Thank you for the feedback. If funding teams building new products is a valid use of the ARB airdrop then this is what we would like to propose. And to ensure that funds are being spent as promised we can provide detailed expenditure plan and report of such spending to a detail and specification level similar to the Grant program. We have already spoken to a person at UF that administers the Grants program and were told that UF is not looking to fund anymore projects like ours i.e. yield vaults. If the funding for operations will not work here then we would like to revise our proposal so the funds can be used to establish Yield vaults on our application which will be spent deterministically based on the parameters decided by delegates in the forum.


I’m of the opinion that it may be better to add it to the vaults rather than using it to pay for operating expenses which would just add more ARB into active circulation. Since it looks like vaults will be in USDC, having the extra ARB will allow for increasing liquidity without needing to swap USDC for ARB.


Agreed. Based on the feedback above we have revised the use of the ARB from funding development expenses to depositing and maintaining liquidity positions on Uniswap for ARB-USDC and ARB-ETH.


Brincx provides analytical data to help providers of uniswap liquidity. For each pool of ARB/USDC and ETH/USDC:
TVL, Fees and Price Volatility, Active Liquidity Index(representing the theoretical maximum return for the pool), Concentrated Liquidity Index(The % of liquidity concentrated in a specific price range) is provided.
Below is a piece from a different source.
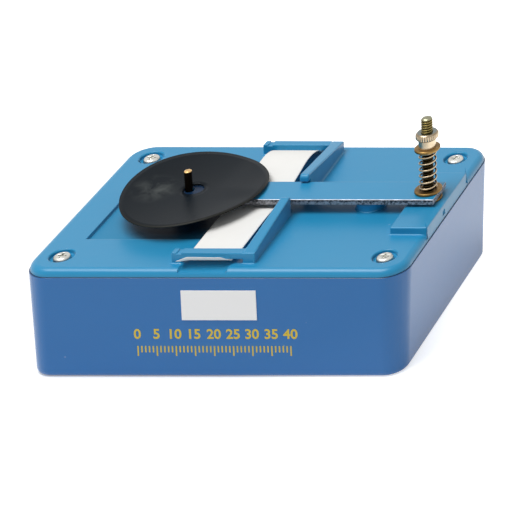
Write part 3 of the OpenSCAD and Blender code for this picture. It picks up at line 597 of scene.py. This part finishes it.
def knurled_nickel(name):
    """Warm nickel plate, darker brown in the knurl's grooves, and on the flat top a painted grey-blue reflection.
    """
    material, tree, where = start_material(name)
    height = add_node(tree, "SeparateXYZ", {}, {0: where})
    on_head = add_node(tree, "MapRange", {"From Min": head_foot - 0.02 * mm, "From Max": head_foot + 0.02 * mm},
                       {"Value": height.outputs["Z"]})
    depth = add_node(tree, "MapRange", {"From Min": knurl_crest - 0.02 * mm, "From Max": knurl_crest - 0.2 * mm,
                                        "To Max": 0.6}, {"Value": distance_from_upright(tree, where, axis)})
    in_groove = add_node(tree, "Math", {"operation": "MULTIPLY"}, {0: depth.outputs[0], 1: on_head.outputs[0]})
    blotches = add_node(tree, "TexNoise", {"Scale": 1 / (1.4 * mm), "Detail": 3.0}, {"Vector": where})
    plate = add_node(tree, "Mix", {"data_type": "RGBA", 6: linear("#dfcfb4"), 7: linear("#b7a486")},
                     {"Factor": blotches.outputs["Fac"]})
    darkened = add_node(tree, "Mix", {"data_type": "RGBA", 7: linear("#66543f")},
                     {"Factor": in_groove.outputs[0], 6: plate.outputs[2]})
    # Painted reflection: the flat top is tinted grey-blue.
    on_top = add_node(tree, "MapRange", {"From Min": nut_top - 0.03 * mm, "From Max": nut_top - 0.01 * mm,
                                         "To Max": 0.85}, {"Value": height.outputs["Z"]})
    painted_top_reflection = add_node(tree, "Mix", {"data_type": "RGBA", 7: linear("#74807f")},
                      {"Factor": on_top.outputs[0], 6: darkened.outputs[2]})
    return end_material(material, {"Metallic": 1.0, "Roughness": 0.26}, {"Base Color": painted_top_reflection.outputs[2]})


finish_node("thumb_nut", knurled_nickel("nickel plate, warm"), "nut", 0.06 * mm, 2)


# ---- the pin ----
# A brass pin stands in the lid's boss. Its sides are nearly black, partly with carbon and partly as a painted
# reflection of the dark disc over it, and its tip is rubbed bright.
def blackened_pin(name, tip):
    """Brass nearly black, partly carbon and partly a painted reflection of the dark disc, but bright above the
    given height.
    """
    material, tree, where = start_material(name)
    height = add_node(tree, "SeparateXYZ", {}, {0: where})
    ragged = add_node(tree, "TexNoise", {"Scale": 1 / (0.5 * mm), "Detail": 3.0}, {"Vector": where})
    wander = add_node(tree, "MapRange", {"To Min": -0.15 * mm, "To Max": 0.15 * mm},
                      {"Value": ragged.outputs["Fac"]})
    edge = add_node(tree, "Math", {"operation": "ADD"}, {0: height.outputs["Z"], 1: wander.outputs[0]})
    bright = add_node(tree, "MapRange", {"From Min": tip - 0.4 * mm, "From Max": tip - 0.25 * mm},
                      {"Value": edge.outputs[0]})
    tint = add_node(tree, "Mix", {"data_type": "RGBA", 6: linear("#1a130c"), 7: linear("#d9b277")},
                    {"Factor": bright.outputs[0]})
    return end_material(material, {"Metallic": 0.9, "Roughness": 0.36}, {"Base Color": tint.outputs[2]})


pin_radius = 1.0 * mm
pin_foot = Vector((boss_top.x, boss_top.y, 0))
pin_lean = math.radians(4)
bm = bmesh.new()
turn_profile(bm, [(0, pin_low.z), (pin_radius, pin_low.z), (pin_radius, pin_high.z - 0.3 * mm),
                  (pin_radius - 0.1 * mm, pin_high.z - 0.12 * mm), (pin_radius - 0.35 * mm, pin_high.z - 0.02 * mm),
                  (0, pin_high.z)], pin_foot, 32)
for v in bm.verts:
    v.co.x -= math.tan(pin_lean) * max(0, v.co.z - boss_top.z)
pin = add_piece("pin", bm, blackened_pin("brass, blackened", pin_high.z), "case", ["disc_pin"])
even_shading(pin, 50)

# ---- the carbon disc ----
# A loose disc cut by hand from matt carbon paper, with its hole a little off the middle. It lies over the boss and
# the strip, and is warped, up at the front right and the back left. It is lifted just clear of the strip, which
# rises as it vibrates. Handling has left faint smudges, and its rim is painted paler as a painted sheen.
disc_low, disc_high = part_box("carbon_disc")
disc_middle = (disc_low + disc_high) / 2
disc_radius = 18.6 * mm
hole_radius = 2.6 * mm
disc_thickness = 0.25 * mm
disc_height = 34.63 * mm
tilt_x, tilt_y = -0.0323, 0.0279
warp_xx, warp_xy, warp_yy = 0.00265 / mm, -0.00523 / mm, 0.00135 / mm
strip_clearance = 0.27 * mm
rub_place, rub_reach = disc_middle + Vector((-10 * mm, -1 * mm, 0)), 7 * mm
cut_off_centre = Vector((0.6 * mm, -0.75 * mm, 0))
radial_steps = 12
bm = bmesh.new()
turn_profile(bm, [(hole_radius + (disc_radius - hole_radius) * i / radial_steps, 0)
                  for i in range(radial_steps + 1)], disc_middle, 120)
for v in bm.verts:
    x, y = v.co.x - disc_middle.x, v.co.y - disc_middle.y
    v.co.z = disc_height + tilt_x * x + tilt_y * y + warp_xx * x * x + warp_xy * x * y + warp_yy * y * y
    over_strip = min(1, max(0, x - 5 * mm) / (7 * mm)) * min(1, max(0, y + 6 * mm) / (7 * mm))
    v.co.z += strip_clearance * over_strip * over_strip * (3 - 2 * over_strip)
    v.co += cut_off_centre * (math.hypot(x, y) - hole_radius) / (disc_radius - hole_radius)


def carbon_paper(name):
    """Matt carbon paper: blue-black with faint smudges, rubbed grey on the left, and painted paler round the rim as
    a painted sheen.
    """
    material, tree, where = start_material(name)
    from_middle = add_node(tree, "VectorMath", {"operation": "DISTANCE", 1: disc_middle}, {0: where})
    rim_sheen = add_node(tree, "MapRange", {"From Min": disc_radius - 0.6 * mm, "From Max": disc_radius + 0.6 * mm,
                                      "To Max": 0.35}, {"Value": from_middle.outputs["Value"]})
    from_rub = add_node(tree, "VectorMath", {"operation": "DISTANCE", 1: rub_place}, {0: where})
    near_rub = add_node(tree, "MapRange", {"From Min": rub_reach, "From Max": 0.0},
                        {"Value": from_rub.outputs["Value"]})
    streaks = add_node(tree, "TexNoise", {"Scale": 1 / (4 * mm), "Detail": 3.0, "Distortion": 0.6},
                       {"Vector": where})
    worn = add_node(tree, "MapRange", {"From Min": 0.4, "From Max": 0.8}, {"Value": streaks.outputs["Fac"]})
    rubbed = add_node(tree, "Math", {"operation": "MULTIPLY"}, {0: near_rub.outputs[0], 1: worn.outputs[0]})
    smudges = add_node(tree, "TexNoise", {"Scale": 1 / (11 * mm), "Detail": 3.0}, {"Vector": where})
    fibres = add_node(tree, "TexNoise", {"Scale": 1 / (0.4 * mm), "Detail": 3.0}, {"Vector": where})
    smudged = add_node(tree, "Mix", {"data_type": "RGBA", 6: linear("#0a1117"), 7: linear("#10181f")},
                       {"Factor": smudges.outputs["Fac"]})
    greyed = add_node(tree, "Mix", {"data_type": "RGBA", 7: linear("#565b5a")},
                      {"Factor": rubbed.outputs[0], 6: smudged.outputs[2]})
    tint = add_node(tree, "Mix", {"data_type": "RGBA", 7: linear("#46443a")},
                    {"Factor": rim_sheen.outputs[0], 6: greyed.outputs[2]})
    skin = add_node(tree, "Bump", {"Strength": 0.15, "Distance": 0.05 * mm}, {"Height": fibres.outputs["Fac"]})
    gloss = add_node(tree, "MapRange", {"To Min": 0.3, "To Max": 0.45}, {"Value": smudges.outputs["Fac"]})
    return end_material(material, {"IOR": 1.45, "Specular IOR Level": 0.1},
                        {"Base Color": tint.outputs[2], "Roughness": gloss.outputs[0], "Normal": skin.outputs[0]})


disc = add_piece("carbon_disc_sheet", bm, carbon_paper("carbon paper"), "disc", ["carbon_disc"])
even_shading(disc)
paper_wall = disc.modifiers.new("paper thickness", "SOLIDIFY")
paper_wall.thickness = disc_thickness
paper_wall.offset = 0

# ---- the paper tape ----
# A strip of thin white paper lies through both slots. It dips under the striker and arches before the rear
# slot. Its front end is torn and curls up, with the left corner turned down.
tape_low, tape_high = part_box("paper_tape")
tape_thickness = 0.1 * mm
bow = [(-32, 3.3), (-31.2, 2.6), (-30.4, 1.75), (-29.7, 1.15), (-29, 0.98), (-27, 0.95), (-25, 1.0), (-20, 1.3),
       (-12, 1.7), (-6.5, 1.72), (-4.2, 1.4), (-2, 0.78), (-1, 0.68), (1, 0.68), (2, 0.78), (4.2, 1.4), (6.5, 1.8),
       (9, 2.25), (13, 2.95), (16.5, 3.6), (20, 3.65), (23, 3.1), (25.3, 2.2), (26.4, 1.5), (27.2, 0.98),
       (29, 0.8), (31.5, 0.6)]
aside_at_front, aside_from, aside_over = 0.5 * mm, -5 * mm, 24 * mm
torn_reach, tear_size, tear_depth, tear_row = 2.2 * mm, 1.1 * mm, 0.22 * mm, 3.7
ear_down, ear_out = 1.2 * mm, 0.9 * mm


def bow_height(y):
    """The tape's height above the lid at a place along it: a smooth curve through the bow's points, which are
    (place, height) in millimetres."""
    y = min(max(y / mm, bow[0][0]), bow[-1][0])
    i = max(k for k in range(len(bow) - 1) if bow[k][0] <= y)
    before, start, end, after = (bow[min(max(k, 0), len(bow) - 1)] for k in (i - 1, i, i + 1, i + 2))
    t = (y - start[0]) / (end[0] - start[0])
    leave = (end[1] - before[1]) / (end[0] - before[0]) * (end[0] - start[0])
    arrive = (after[1] - start[1]) / (after[0] - start[0]) * (end[0] - start[0])
    return mm * ((2 * t ** 3 - 3 * t ** 2 + 1) * start[1] + (t ** 3 - 2 * t ** 2 + t) * leave
                 + (3 * t ** 2 - 2 * t ** 3) * end[1] + (t ** 3 - t ** 2) * arrive)


bm = bmesh.new()
bmesh.ops.create_grid(bm, x_segments=40, y_segments=150, size=0.5)
bmesh.ops.scale(bm, vec=(tape_high.x - tape_low.x, tape_high.y - tape_low.y, 1), verts=bm.verts)
bmesh.ops.translate(bm, vec=((tape_low.x + tape_high.x) / 2, (tape_low.y + tape_high.y) / 2, lid_top),
                    verts=bm.verts)
for v in bm.verts:
    from_left = (v.co.x - tape_low.x) / (tape_high.x - tape_low.x)
    near_end = max(0, 1 - (v.co.y - tape_low.y) / torn_reach)
    dog_ear = near_end * max(0, 1 - 7 * from_left)
    tear = tear_depth * noise.noise(Vector((v.co.x / tear_size, tear_row, 0)))
    v.co.y += near_end * (tear - 0.6 * mm + 0.5 * mm * from_left + 1.6 * mm * max(0, 6 * from_left - 5))
    v.co.z += bow_height(v.co.y) - ear_down * dog_ear
    v.co.x -= aside_at_front * min(1, max(0, aside_from - v.co.y) / aside_over) ** 2 + ear_out * dog_ear


def tape_paper(name):
    """Uncoated white paper: faint fibres and a very slight unevenness."""
    material, tree, where = start_material(name)
    fibres = add_node(tree, "TexNoise", {"Scale": 1 / (0.5 * mm), "Detail": 4.0}, {"Vector": where})
    cloud = add_node(tree, "TexNoise", {"Scale": 1 / (6 * mm), "Detail": 2.0}, {"Vector": where})
    tint = add_node(tree, "Mix", {"data_type": "RGBA", 6: linear("#efeeeb"), 7: linear("#f6f5f1")},
                    {"Factor": cloud.outputs["Fac"]})
    skin = add_node(tree, "Bump", {"Strength": 0.15, "Distance": 0.03 * mm}, {"Height": fibres.outputs["Fac"]})
    return end_material(material, {"Roughness": 0.8, "IOR": 1.45},
                        {"Base Color": tint.outputs[2], "Normal": skin.outputs[0]})


tape = add_piece("tape", bm, tape_paper("uncoated white paper"), "tape", ["paper_tape"])
tape_wall = tape.modifiers.new("paper thickness", "SOLIDIFY")
tape_wall.thickness = tape_thickness
tape_wall.offset = 0
even_shading(tape, 60)
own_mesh(tape)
In addition, Brincx provides charts of daily volume, liquidity distribution of each tick, and daily fees.

Brincx has created a position in the ARB/USDC pool on Uniswap v3, providing real-time information about our positions. Total TVL, ratio of assets and real APY, including impermanent losses, is disclosed in real time.

Brincx continues to work to provide more data that can help liquidity providers make better decisions.